The UWU’s only concern is that it risks being sidelined by the company, and excluded from the bargaining table, where it negotiates away jobs, wages and conditions while ensuring the privileges of the union officials.

The UWU, like the other unions in the sector, has imposed one sell-out agreement after another, resulting in casualisation and dangerous conditions throughout warehousing.

The union has done nothing to disrupt Woolworths operations at its other warehouses, in a bid to isolate the Wyong workers. Toner’s comments are a warning that the UWU is preparing another sordid betrayal.

This is in line with the role of all the unions. Throughout the pandemic, they have collaborated with the federal and state governments to reduce working conditions and slash wage levels, thus forcing their members to pay for the economic crash.

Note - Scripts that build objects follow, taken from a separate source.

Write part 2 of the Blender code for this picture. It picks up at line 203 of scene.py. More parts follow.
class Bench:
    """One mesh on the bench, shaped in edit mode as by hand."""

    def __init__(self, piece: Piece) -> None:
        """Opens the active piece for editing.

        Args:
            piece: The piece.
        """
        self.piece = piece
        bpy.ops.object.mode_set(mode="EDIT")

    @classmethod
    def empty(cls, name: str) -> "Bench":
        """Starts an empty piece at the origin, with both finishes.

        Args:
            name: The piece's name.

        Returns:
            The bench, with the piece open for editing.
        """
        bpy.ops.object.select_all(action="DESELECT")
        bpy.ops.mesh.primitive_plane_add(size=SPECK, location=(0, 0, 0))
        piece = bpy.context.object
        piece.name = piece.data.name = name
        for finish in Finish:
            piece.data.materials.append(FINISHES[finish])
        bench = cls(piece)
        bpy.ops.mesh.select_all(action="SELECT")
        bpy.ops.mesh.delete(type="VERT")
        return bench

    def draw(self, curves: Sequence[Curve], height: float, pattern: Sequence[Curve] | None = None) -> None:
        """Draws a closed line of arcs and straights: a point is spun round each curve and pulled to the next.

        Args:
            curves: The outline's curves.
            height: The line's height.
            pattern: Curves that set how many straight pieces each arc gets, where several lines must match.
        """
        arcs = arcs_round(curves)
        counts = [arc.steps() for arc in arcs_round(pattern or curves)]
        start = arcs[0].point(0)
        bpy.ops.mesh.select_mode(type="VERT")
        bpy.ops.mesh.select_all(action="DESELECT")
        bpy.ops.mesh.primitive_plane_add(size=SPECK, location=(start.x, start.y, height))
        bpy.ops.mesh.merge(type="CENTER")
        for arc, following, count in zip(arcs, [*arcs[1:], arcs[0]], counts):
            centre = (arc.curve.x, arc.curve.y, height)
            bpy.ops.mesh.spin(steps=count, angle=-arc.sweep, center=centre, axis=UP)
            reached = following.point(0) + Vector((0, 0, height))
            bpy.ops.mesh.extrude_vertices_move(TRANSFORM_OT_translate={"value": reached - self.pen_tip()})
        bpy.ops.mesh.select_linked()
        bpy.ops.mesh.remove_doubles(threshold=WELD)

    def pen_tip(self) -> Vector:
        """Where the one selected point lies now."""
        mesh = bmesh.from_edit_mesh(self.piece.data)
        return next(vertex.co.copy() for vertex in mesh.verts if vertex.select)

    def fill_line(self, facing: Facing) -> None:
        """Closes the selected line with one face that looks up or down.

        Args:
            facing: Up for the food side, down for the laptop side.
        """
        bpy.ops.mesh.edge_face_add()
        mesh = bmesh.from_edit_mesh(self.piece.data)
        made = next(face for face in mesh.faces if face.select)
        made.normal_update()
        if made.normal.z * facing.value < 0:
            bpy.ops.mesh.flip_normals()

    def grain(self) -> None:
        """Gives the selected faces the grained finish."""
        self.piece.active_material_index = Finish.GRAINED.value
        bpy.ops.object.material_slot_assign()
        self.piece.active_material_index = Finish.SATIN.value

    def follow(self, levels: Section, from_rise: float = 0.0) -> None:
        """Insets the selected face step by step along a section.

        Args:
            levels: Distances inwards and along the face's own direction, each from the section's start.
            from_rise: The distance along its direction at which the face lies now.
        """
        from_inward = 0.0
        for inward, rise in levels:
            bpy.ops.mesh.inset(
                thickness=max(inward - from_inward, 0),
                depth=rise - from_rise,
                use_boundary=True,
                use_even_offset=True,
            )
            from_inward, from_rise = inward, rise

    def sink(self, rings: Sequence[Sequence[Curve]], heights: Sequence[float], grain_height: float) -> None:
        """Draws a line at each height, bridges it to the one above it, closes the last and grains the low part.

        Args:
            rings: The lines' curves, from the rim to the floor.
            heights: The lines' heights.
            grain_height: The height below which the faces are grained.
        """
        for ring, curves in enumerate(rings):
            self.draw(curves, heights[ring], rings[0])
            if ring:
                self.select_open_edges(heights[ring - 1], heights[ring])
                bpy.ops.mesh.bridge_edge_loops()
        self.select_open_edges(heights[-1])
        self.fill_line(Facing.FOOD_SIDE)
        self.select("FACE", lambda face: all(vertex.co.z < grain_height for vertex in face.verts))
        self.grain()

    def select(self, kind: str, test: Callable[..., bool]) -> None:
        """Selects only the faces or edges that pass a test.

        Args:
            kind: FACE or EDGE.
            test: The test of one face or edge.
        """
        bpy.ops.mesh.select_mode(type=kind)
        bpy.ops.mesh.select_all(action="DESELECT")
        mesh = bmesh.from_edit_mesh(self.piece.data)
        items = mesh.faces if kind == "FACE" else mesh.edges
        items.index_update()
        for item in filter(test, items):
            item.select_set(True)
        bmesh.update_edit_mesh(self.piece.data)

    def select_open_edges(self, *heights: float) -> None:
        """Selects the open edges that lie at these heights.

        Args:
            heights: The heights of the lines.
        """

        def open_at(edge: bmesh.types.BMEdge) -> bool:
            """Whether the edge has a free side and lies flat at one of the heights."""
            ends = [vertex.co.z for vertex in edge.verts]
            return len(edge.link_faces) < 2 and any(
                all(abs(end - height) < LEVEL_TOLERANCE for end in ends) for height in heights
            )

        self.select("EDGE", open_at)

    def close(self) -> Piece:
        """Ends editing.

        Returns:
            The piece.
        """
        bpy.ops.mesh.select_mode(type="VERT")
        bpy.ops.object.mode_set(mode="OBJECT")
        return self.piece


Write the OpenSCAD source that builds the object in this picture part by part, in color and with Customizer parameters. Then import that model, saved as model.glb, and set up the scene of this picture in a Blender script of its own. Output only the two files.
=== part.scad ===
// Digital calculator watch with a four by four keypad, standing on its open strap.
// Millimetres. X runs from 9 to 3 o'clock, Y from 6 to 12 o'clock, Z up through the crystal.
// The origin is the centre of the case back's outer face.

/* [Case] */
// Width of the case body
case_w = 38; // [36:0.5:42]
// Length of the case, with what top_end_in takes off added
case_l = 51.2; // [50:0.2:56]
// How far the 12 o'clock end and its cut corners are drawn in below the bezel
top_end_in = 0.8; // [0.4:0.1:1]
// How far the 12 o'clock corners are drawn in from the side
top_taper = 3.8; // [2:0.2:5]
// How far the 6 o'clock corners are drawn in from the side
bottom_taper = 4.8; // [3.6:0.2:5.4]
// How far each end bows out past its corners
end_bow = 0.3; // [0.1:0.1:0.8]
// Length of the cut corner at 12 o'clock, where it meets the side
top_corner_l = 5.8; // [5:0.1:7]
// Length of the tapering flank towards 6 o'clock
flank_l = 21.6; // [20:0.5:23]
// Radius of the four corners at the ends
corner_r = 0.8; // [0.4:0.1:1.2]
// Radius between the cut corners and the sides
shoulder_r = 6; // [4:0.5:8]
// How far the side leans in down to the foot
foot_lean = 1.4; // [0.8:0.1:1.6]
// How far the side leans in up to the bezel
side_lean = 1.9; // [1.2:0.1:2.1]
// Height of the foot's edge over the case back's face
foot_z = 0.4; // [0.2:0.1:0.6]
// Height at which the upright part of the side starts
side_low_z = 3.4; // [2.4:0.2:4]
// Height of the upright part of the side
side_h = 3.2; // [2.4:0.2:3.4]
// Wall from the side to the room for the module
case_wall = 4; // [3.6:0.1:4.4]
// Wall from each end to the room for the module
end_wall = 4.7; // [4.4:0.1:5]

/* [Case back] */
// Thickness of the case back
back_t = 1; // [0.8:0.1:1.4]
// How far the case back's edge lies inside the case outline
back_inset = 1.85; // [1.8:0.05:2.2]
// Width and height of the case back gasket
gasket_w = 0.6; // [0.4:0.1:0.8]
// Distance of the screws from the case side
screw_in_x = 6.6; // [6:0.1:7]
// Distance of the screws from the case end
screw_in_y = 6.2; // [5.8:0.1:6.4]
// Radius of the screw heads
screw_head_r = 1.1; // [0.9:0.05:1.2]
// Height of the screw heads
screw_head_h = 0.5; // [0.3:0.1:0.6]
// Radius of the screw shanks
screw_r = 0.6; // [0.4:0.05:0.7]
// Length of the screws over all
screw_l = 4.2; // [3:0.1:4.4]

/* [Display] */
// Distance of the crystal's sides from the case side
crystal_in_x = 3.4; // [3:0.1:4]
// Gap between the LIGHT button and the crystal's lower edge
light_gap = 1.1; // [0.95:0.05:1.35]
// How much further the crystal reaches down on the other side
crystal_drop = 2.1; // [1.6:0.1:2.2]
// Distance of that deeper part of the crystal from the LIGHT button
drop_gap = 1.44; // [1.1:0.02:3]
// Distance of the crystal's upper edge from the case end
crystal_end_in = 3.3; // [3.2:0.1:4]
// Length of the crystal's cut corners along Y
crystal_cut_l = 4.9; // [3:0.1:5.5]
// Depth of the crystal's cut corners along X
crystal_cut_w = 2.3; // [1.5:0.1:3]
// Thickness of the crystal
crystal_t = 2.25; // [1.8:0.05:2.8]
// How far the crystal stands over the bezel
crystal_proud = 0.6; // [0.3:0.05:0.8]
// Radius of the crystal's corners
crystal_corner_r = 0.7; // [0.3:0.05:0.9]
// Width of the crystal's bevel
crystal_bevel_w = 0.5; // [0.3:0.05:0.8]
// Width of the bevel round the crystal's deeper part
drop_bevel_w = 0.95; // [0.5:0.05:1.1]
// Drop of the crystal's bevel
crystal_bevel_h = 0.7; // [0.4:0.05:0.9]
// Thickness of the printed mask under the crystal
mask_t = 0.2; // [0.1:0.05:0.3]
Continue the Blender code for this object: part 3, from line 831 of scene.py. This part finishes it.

Workers at Wyong and elsewhere need to take matters into their own hands and establish independent rank-and-file committees across the warehousing sector to conduct a genuine industrial and political offensive for decent, full-time jobs and higher pay.

Such committees would be tasked with breaking the isolation imposed by the unions and turning out to other sections of the working class. Above all, they would confront major political issues, including the need to fight for a workers’ government that would place Woolworths and other major corporations, along with the banks, under public ownership and democratic workers’ control.